Problem statement:
Beginning with the line that contains "Continue the FreeCAD" and ending with the line that contains "0.78), (0, 0.66))", reproduce each line exactly; include both and add nothing.

·····

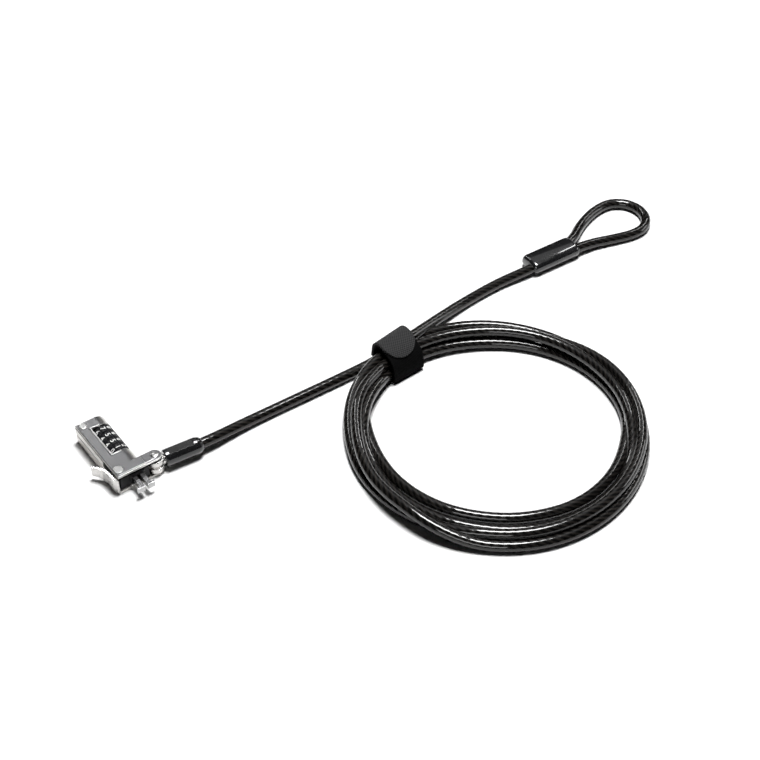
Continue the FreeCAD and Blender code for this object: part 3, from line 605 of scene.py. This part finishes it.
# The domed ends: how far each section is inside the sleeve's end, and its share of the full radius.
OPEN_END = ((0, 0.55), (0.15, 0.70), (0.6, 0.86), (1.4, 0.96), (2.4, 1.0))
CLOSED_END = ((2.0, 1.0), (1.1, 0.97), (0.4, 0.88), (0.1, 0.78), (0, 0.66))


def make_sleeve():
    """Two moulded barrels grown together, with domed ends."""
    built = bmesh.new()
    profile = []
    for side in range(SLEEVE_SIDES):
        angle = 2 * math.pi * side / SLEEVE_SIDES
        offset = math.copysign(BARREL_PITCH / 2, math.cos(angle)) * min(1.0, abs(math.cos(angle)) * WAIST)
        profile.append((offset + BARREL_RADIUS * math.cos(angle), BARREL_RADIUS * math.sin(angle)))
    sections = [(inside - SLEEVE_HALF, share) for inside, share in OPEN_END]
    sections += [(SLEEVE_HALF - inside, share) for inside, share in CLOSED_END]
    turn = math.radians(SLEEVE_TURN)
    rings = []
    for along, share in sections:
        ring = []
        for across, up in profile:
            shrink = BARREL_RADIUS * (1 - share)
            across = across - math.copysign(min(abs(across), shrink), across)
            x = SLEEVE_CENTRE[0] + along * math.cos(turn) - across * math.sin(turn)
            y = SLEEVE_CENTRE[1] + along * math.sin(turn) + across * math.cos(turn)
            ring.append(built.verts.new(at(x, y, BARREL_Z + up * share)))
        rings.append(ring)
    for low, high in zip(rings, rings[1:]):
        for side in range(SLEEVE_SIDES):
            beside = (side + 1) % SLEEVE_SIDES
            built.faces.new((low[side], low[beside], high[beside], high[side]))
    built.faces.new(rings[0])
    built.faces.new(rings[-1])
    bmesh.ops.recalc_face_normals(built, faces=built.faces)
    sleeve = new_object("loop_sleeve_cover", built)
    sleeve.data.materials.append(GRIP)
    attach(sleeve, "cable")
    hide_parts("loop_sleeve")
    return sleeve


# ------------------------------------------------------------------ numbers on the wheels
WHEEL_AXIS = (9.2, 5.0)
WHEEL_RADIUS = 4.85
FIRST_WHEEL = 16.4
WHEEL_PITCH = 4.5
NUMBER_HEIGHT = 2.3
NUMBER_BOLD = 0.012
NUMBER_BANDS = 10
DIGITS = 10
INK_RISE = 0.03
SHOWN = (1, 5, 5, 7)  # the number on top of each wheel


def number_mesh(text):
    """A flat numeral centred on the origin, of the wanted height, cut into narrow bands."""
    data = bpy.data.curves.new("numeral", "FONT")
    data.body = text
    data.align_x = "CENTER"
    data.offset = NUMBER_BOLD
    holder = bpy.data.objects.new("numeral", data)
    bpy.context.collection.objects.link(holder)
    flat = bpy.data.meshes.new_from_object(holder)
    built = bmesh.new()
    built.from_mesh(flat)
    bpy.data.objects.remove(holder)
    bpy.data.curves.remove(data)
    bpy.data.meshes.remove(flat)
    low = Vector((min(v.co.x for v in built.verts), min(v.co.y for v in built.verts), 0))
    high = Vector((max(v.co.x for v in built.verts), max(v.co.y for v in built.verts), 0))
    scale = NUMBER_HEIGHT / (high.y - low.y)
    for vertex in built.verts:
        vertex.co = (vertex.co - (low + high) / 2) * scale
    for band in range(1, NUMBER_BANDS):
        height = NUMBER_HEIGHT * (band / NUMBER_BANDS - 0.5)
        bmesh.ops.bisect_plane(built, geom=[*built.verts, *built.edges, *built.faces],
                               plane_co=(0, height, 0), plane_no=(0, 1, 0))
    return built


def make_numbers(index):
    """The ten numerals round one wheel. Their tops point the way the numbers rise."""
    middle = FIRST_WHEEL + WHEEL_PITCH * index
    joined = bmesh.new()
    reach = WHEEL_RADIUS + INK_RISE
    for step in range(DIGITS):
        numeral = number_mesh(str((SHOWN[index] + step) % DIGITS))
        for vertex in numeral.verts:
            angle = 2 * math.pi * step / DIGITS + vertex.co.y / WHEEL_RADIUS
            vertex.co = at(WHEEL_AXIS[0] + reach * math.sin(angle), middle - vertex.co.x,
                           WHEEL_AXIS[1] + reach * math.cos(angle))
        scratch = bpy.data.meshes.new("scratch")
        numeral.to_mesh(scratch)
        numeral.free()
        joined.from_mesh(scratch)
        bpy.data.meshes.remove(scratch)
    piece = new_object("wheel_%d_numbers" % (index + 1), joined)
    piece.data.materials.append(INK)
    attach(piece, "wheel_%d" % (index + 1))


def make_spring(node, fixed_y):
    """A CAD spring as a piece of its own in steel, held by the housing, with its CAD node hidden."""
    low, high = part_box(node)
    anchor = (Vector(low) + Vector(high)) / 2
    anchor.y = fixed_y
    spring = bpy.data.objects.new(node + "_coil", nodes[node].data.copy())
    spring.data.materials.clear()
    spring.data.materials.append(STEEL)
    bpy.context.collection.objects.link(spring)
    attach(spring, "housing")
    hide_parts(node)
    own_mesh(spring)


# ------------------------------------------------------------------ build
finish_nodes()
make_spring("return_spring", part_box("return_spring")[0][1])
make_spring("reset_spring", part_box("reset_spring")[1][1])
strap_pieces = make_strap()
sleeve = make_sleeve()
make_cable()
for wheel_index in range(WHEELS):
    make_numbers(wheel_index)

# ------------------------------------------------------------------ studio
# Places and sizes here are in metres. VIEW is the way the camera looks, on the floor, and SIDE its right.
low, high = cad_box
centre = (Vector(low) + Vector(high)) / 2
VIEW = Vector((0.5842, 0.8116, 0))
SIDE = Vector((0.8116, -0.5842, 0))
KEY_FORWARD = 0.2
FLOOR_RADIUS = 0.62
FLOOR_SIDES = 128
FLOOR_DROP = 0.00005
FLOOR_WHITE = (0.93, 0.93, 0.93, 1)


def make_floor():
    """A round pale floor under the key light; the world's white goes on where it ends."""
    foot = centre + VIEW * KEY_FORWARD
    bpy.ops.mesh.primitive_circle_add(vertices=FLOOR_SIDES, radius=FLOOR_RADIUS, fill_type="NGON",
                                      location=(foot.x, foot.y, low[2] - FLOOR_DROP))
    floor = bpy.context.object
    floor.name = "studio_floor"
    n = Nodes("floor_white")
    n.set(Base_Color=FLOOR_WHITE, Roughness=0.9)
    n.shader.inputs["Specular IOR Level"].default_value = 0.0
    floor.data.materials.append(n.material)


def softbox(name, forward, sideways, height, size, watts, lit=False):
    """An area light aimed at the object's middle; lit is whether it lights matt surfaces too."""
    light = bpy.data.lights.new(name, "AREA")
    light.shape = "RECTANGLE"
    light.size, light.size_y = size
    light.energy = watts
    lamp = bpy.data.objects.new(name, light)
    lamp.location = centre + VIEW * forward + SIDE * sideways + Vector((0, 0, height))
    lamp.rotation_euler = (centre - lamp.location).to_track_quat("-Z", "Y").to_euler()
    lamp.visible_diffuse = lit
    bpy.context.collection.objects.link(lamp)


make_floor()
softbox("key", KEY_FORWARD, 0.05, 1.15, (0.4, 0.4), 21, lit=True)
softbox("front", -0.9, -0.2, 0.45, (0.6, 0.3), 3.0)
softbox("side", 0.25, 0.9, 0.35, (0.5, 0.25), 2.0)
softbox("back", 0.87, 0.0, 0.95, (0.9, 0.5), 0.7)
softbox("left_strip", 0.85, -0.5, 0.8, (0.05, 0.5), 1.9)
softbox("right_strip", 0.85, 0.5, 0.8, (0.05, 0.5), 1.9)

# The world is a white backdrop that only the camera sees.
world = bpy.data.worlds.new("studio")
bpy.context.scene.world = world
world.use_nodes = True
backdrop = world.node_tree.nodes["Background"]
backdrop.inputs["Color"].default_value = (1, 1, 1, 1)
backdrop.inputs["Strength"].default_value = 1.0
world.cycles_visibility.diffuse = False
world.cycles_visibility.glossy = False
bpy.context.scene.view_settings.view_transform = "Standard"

·····

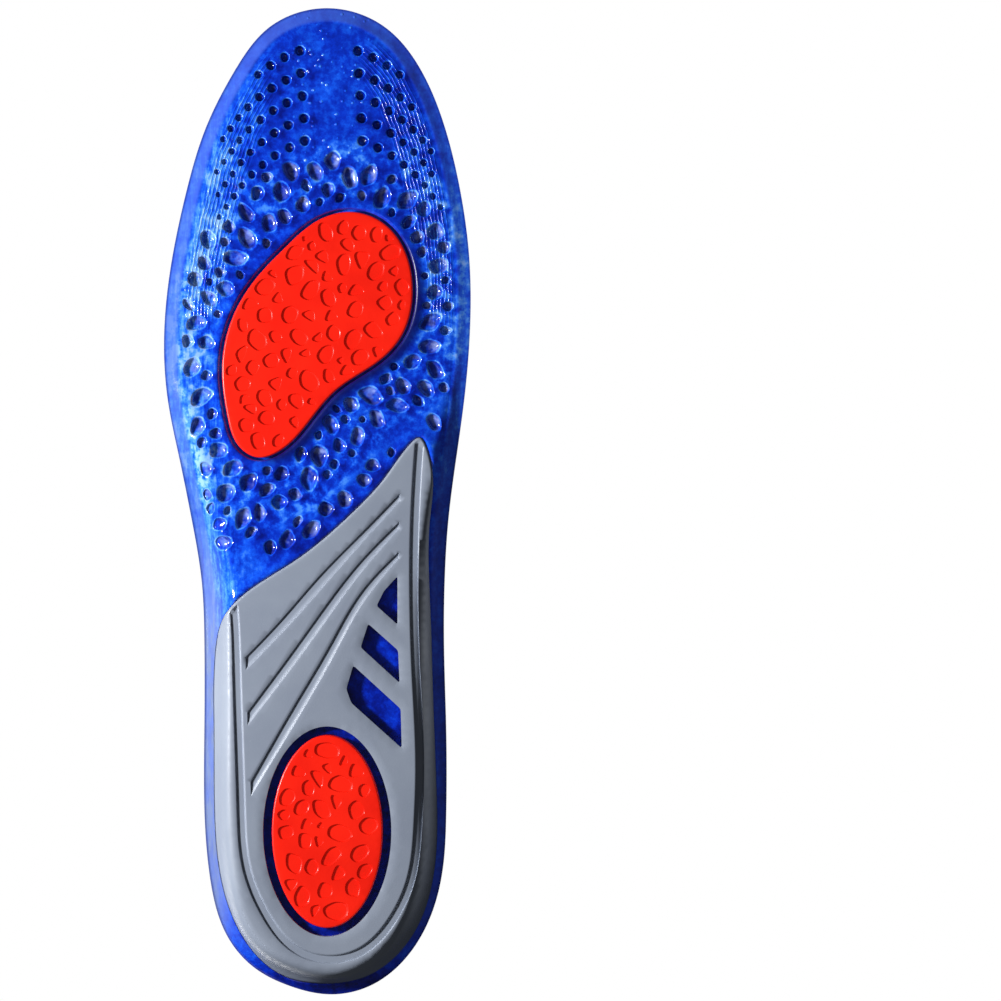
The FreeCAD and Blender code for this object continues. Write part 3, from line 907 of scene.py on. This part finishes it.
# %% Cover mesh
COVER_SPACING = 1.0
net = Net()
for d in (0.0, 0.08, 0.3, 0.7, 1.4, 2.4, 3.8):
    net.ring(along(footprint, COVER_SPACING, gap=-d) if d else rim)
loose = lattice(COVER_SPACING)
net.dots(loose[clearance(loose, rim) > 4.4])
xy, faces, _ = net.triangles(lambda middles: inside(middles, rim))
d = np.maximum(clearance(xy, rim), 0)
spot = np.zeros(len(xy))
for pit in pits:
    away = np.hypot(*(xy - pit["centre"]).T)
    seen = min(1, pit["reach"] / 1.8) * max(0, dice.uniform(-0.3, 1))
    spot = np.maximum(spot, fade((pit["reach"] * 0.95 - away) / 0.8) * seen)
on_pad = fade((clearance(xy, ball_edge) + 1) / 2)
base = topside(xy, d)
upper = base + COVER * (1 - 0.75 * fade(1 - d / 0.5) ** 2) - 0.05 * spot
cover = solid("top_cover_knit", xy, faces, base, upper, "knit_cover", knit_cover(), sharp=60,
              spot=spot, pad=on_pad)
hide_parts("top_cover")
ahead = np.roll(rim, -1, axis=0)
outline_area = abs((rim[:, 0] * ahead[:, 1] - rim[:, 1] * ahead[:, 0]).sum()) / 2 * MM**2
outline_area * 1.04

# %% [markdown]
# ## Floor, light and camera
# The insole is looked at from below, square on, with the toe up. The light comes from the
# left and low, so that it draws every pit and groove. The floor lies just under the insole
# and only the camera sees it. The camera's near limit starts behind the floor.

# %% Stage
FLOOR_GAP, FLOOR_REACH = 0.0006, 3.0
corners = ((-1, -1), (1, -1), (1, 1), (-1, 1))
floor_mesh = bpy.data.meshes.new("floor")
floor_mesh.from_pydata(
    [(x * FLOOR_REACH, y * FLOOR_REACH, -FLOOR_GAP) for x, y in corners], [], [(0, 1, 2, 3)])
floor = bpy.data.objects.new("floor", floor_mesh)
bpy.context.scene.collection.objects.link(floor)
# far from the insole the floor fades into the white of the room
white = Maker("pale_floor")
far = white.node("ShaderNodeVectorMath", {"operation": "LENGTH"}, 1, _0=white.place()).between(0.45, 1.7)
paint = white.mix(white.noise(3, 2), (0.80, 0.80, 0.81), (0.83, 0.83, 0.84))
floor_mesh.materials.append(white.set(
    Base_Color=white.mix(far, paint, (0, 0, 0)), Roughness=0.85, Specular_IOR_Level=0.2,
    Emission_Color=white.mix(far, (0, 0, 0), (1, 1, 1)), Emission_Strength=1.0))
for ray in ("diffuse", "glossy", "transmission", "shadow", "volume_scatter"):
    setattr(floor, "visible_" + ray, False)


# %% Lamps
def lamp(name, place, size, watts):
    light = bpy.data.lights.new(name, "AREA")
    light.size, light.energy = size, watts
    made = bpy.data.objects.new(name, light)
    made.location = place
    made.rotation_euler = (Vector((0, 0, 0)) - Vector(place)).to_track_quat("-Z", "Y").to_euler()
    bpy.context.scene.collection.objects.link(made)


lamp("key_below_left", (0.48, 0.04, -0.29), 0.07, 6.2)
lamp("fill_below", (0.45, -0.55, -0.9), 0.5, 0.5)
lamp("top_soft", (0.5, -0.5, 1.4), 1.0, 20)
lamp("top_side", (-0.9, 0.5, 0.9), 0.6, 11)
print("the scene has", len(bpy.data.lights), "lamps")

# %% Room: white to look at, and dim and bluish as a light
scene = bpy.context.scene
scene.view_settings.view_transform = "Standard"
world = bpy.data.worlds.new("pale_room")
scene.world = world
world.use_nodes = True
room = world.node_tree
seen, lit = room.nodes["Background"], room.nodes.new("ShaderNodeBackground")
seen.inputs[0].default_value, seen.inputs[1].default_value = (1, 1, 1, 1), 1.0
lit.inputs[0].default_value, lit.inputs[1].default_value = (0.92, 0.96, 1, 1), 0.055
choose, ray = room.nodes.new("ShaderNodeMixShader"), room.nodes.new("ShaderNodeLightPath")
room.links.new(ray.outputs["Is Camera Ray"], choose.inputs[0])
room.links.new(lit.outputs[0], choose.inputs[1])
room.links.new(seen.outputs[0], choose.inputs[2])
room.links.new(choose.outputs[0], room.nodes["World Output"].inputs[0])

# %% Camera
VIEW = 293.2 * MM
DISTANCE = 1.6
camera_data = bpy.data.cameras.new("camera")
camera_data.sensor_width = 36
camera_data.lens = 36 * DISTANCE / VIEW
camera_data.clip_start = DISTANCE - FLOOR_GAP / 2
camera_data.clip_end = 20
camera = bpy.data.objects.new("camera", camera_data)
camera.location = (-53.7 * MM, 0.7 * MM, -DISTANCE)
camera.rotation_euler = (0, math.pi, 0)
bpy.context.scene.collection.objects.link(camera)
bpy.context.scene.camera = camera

·····

Solved problem:
Continue the FreeCAD and Blender code for this object: part 3, from line 605 of scene.py. This part finishes it.
# The domed ends: how far each section is inside the sleeve's end, and its share of the full radius.
OPEN_END = ((0, 0.55), (0.15, 0.70), (0.6, 0.86), (1.4, 0.96), (2.4, 1.0))
CLOSED_END = ((2.0, 1.0), (1.1, 0.97), (0.4, 0.88), (0.1, 0.78), (0, 0.66))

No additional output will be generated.